Speaking with journalists after the meeting, Chairman of APC Governors' Forum and Imo State Governor Rochas Okorocha said the meeting discussed various issues affecting the nation, including the state of the APC and the president's second term bid.

According to him, the entire APC governors wanted the president to run for a second term in office because in their own assessment, he had performed well and it would be in the interest of Nigeria if he returns to power in 2019.

Okorocha said the president in his response to the governors' demand, requested for more time to make his decision known to the entire nation.

Welby: What I told Buhari

Later on his Facebook page, Archbishop Welby said he discussed with Buhari the complex security situation in Nigeria and their government's efforts to address it, adding that he also offered support in seeking a sustainable solution to the herder-farmer conflict.

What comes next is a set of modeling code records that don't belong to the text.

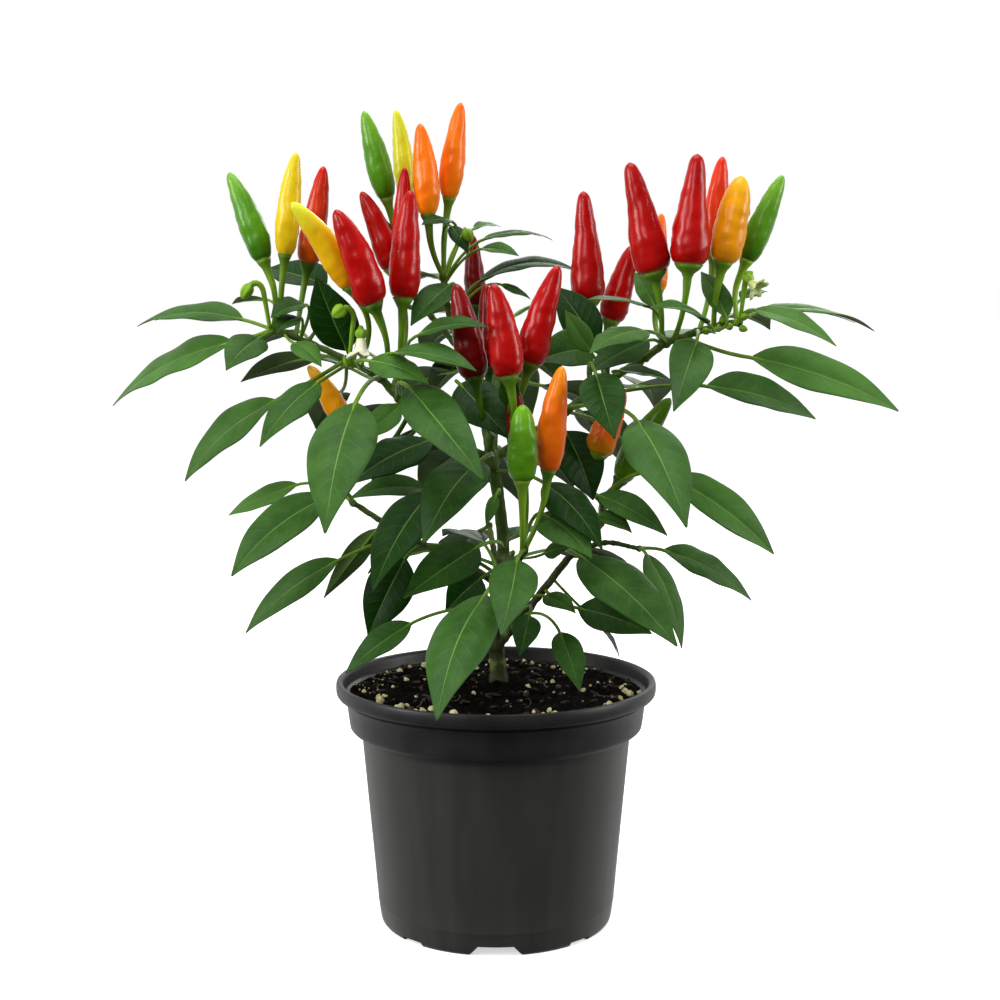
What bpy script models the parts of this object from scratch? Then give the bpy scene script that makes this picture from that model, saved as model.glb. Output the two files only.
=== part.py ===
"""Potted chilli pepper plant: a nursery pot, its soil, one branching stem, thirty chillies and
twenty-seven leaves. The plan lists are in millimetres and are turned into metres where a mesh is
made; +Z is up, the pot stands on z = 0 and its axis is the Z axis. The front of the plant is -Y."""

import math

import bpy
from mathutils import Matrix, Vector

MM = 0.001
GAP = 0.35  # between two pieces that touch, mm

# Pot, mm
POT_HEIGHT = 100.0
RIM_RADIUS = 65.0
FOOT_RADIUS = 47.0
WALL = 1.6
FLOOR_UNDER, FLOOR_OVER = 4.2, 6.2
POT_SIDES = 32
NOTCH_TOP, NOTCH_BOTTOM, NOTCH_HEIGHT = 14.0, 21.0, 4.0
SLIT_WIDTH, SLIT_HEIGHT = 11.0, 1.8
DRAIN_RADIUS, DRAIN_CIRCLE, DRAINS = 4.5, 26.0, 6

# Soil and trunk socket, mm
SOIL_EDGE, SOIL_MIDDLE = 96.0, 97.5
TRUNK_RADIUS, TRUNK_FOOT, TRUNK_AT = 4.2, 78.0, (1.0, 9.0)

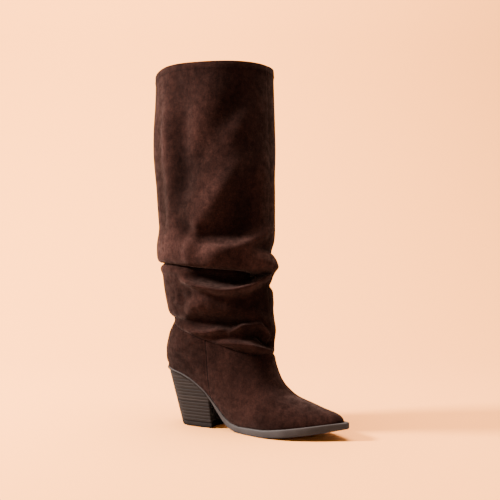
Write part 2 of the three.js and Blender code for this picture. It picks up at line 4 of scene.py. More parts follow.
import bmesh
import bpy
import numpy as np
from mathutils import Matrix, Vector


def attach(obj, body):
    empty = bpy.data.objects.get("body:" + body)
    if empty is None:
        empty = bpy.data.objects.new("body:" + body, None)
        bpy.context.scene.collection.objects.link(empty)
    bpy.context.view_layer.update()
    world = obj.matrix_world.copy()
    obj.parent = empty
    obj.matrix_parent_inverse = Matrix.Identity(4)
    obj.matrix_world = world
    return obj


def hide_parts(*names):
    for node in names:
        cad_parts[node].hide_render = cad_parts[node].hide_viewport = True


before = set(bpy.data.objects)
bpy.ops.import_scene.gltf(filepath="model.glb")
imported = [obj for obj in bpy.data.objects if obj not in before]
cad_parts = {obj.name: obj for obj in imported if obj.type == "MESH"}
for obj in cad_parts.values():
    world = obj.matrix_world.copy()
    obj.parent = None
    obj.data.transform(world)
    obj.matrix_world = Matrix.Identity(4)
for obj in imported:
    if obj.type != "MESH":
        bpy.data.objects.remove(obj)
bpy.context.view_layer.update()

# The form below is worked out in millimetres, with x measured from the heel's back
MM = 0.001
HEEL_PITCH = 22.5
HEEL_BASE = 55.5
HEEL_CENTRE = HEEL_PITCH + HEEL_BASE / 2

# Driving sizes of the last and the shaft
SOLE_LENGTH = 246.0
BALL_WIDTH = 82.0
BOOT_HEIGHT = 435.0
SEAT_HEIGHT = 73.0
INSTEP_HEIGHT = 148.0
TOE_SPRING = 13.0
SHAFT_DEPTH = 156.0
SHAFT_WIDTH = 122.0
SHAFT_AXIS = 64.5

# Walls, the sole's edge, the gap between seated faces, and the ledges round the upper
WALL = 2.0
SOLE_EDGE = 9.0
SEAT_EDGE = 2.2
GAP = 0.3
WELT_LEDGE = 2.6
HEEL_LEDGE = 0.5
TOE_LEDGE = 5.0
TOE_RADIUS = 8.0
HEEL_RADIUS = 29.0

# The toe's spring begins at this share of the sole's length and rises by this power
SPRING_START = 0.63
SPRING_POWER = 1.36

# The sole from behind forwards: place in shares of its length, rise in shares of the seat's height,
# share of the forepart's edge, half widths and swing in shares of the ball's width
SOLE_COLUMNS = ("at", "rise", "edge", "outer", "inner", "swing")
SOLE_TABLE = (
    (0.0, 1.0, 0.0, 0.348, 0.338, 0.0),
    (0.0765, 0.946, 0.0, 0.35, 0.34, 0.0),
    (0.128, 0.903, 0.0, 0.354, 0.34, 0.0),
    (0.191, 0.818, 0.0, 0.356, 0.334, 0.0),
    (0.237, 0.728, 0.0, 0.352, 0.322, 0.0),
    (0.281, 0.614, 0.04, 0.344, 0.305, 0.0),
    (0.326, 0.43, 0.36, 0.332, 0.282, 0.0),
    (0.363, 0.25, 0.74, 0.324, 0.268, 0.0),
    (0.405, 0.095, 0.86, 0.328, 0.268, 0.0),
    (0.44, 0.028, 0.84, 0.346, 0.28, 0.0),
    (0.492, 0.0, 0.84, 0.386, 0.314, 0.002),
    (0.58, 0.0, 0.93, 0.454, 0.392, 0.006),
    (0.668, 0.0, 1.0, 0.496, 0.458, 0.012),
    (0.735, 0.0, 1.07, 0.49, 0.476, 0.018),
    (0.8, 0.0, 1.09, 0.437, 0.432, 0.024),
    (0.865, 0.0, 1.07, 0.343, 0.345, 0.03),
    (0.925, 0.0, 1.0, 0.222, 0.23, 0.034),
    (0.973, 0.0, 0.87, 0.106, 0.112, 0.037),
    (1.0, 0.0, 0.76, 0.045, 0.047, 0.038),
)

# Sections of the foot, from the toe to the heel: the ridge's place and height, the place on the seat
# line, half width outside and inside, all in shares of the driving sizes, and fullness above and below
FOOT_TABLE = (
    (0.973, 0.162, 0.9735, 0.0, 0.0, 0.95, 1.0),
    (0.957, 0.186, 0.966, 0.0, 0.0, 0.95, 1.0),
    (0.918, 0.208, 0.94, 0.0, 0.0, 1.0, 1.0),
    (0.857, 0.23, 0.893, 0.0, 0.0, 1.03, 1.0),
    (0.788, 0.264, 0.825, 0.0, 0.0, 1.05, 1.0),
    (0.723, 0.3, 0.74, 0.465, 0.445, 1.06, 1.0),
    (0.679, 0.346, 0.642, 0.474, 0.446, 1.06, 1.0),
    (0.645, 0.412, 0.537, 0.437, 0.402, 1.04, 1.0),
    (0.622, 0.494, 0.436, 0.411, 0.379, 1.0, 1.0),
    (0.606, 0.584, 0.342, 0.405, 0.379, 0.97, 1.0),
    (0.6, 0.676, 0.257, 0.415, 0.396, 0.94, 1.0),
    (0.601, 0.764, 0.179, 0.43, 0.415, 0.93, 1.0),
    (0.602, 0.842, 0.109, 0.446, 0.434, 0.92, 0.97),
    (0.598, 0.92, 0.04, 0.472, 0.463, 0.92, 0.94),
    (0.592, 1.0, 0.002, 0.506, 0.5, 0.92, 0.89),
)

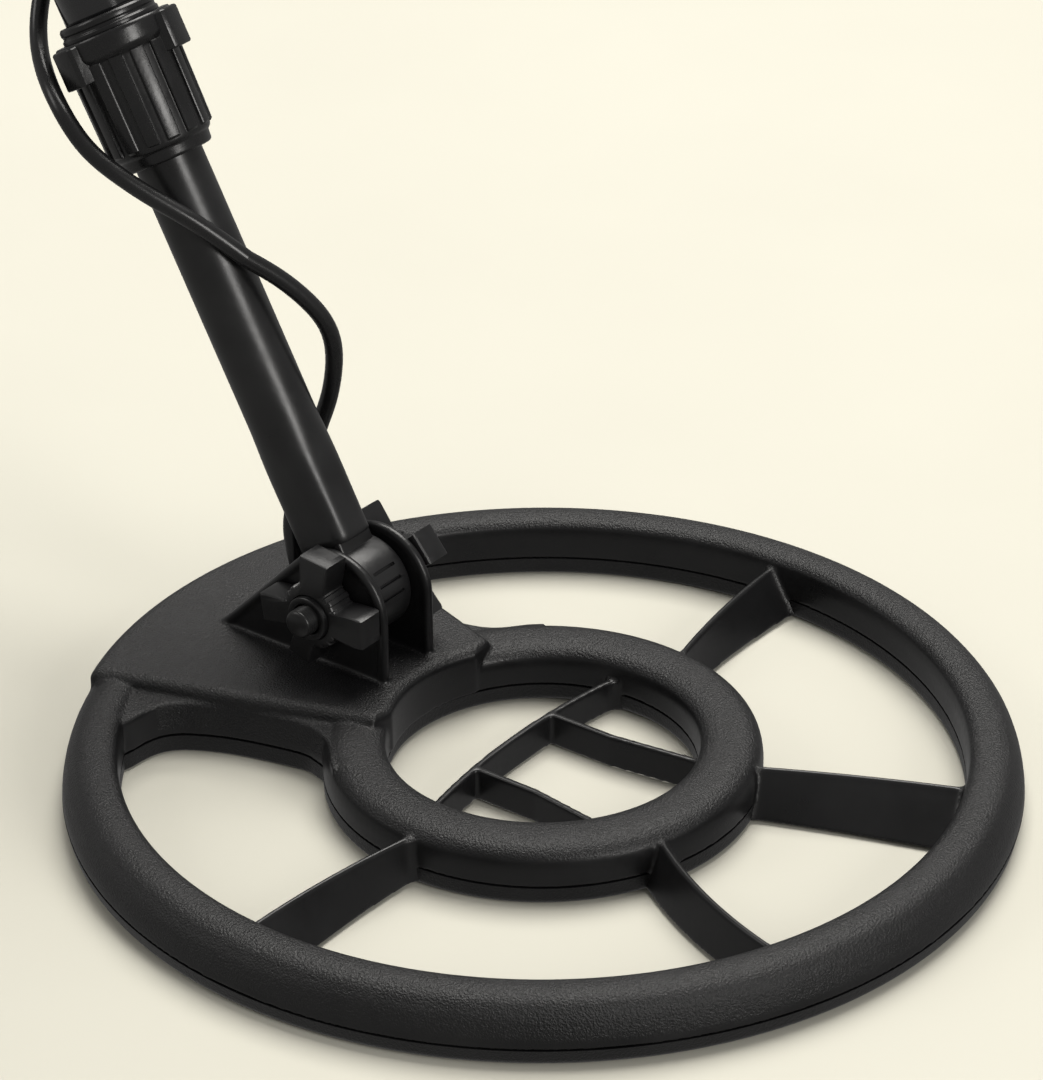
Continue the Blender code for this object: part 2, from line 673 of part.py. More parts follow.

"I expressed deep concern about the suffering resulting from raids on Christian communities and villages as far south as Delta State. We discussed the causes of such depredations, which have led to very many deaths and threaten an escalation of violence. I urged measures to restore confidence in the neutrality of the state, and spoke of the suffering of the poor in such tragedies.

"I also raised the urgent situation of Leah Sharibu - the 14-year old Dapchi Christian school girl still held captive by Boko Haram for refusing to convert to Islam - and urged the President to do everything possible to secure her release.

"I briefed President Buhari about my pastoral visit to Nigeria in 2014 following the abduction of the Chibok girls, and assured him of my continued prayers for the release of all those still in captivity. The President promised that the Government would do all in its power to secure their release.

"No country or society can flourish without excellent education - so it was good to speak with the President about how education helps tackle poverty. I highlighted the vital role that churches in England play not just in educating a million children, but in providing them with values, identity and purpose."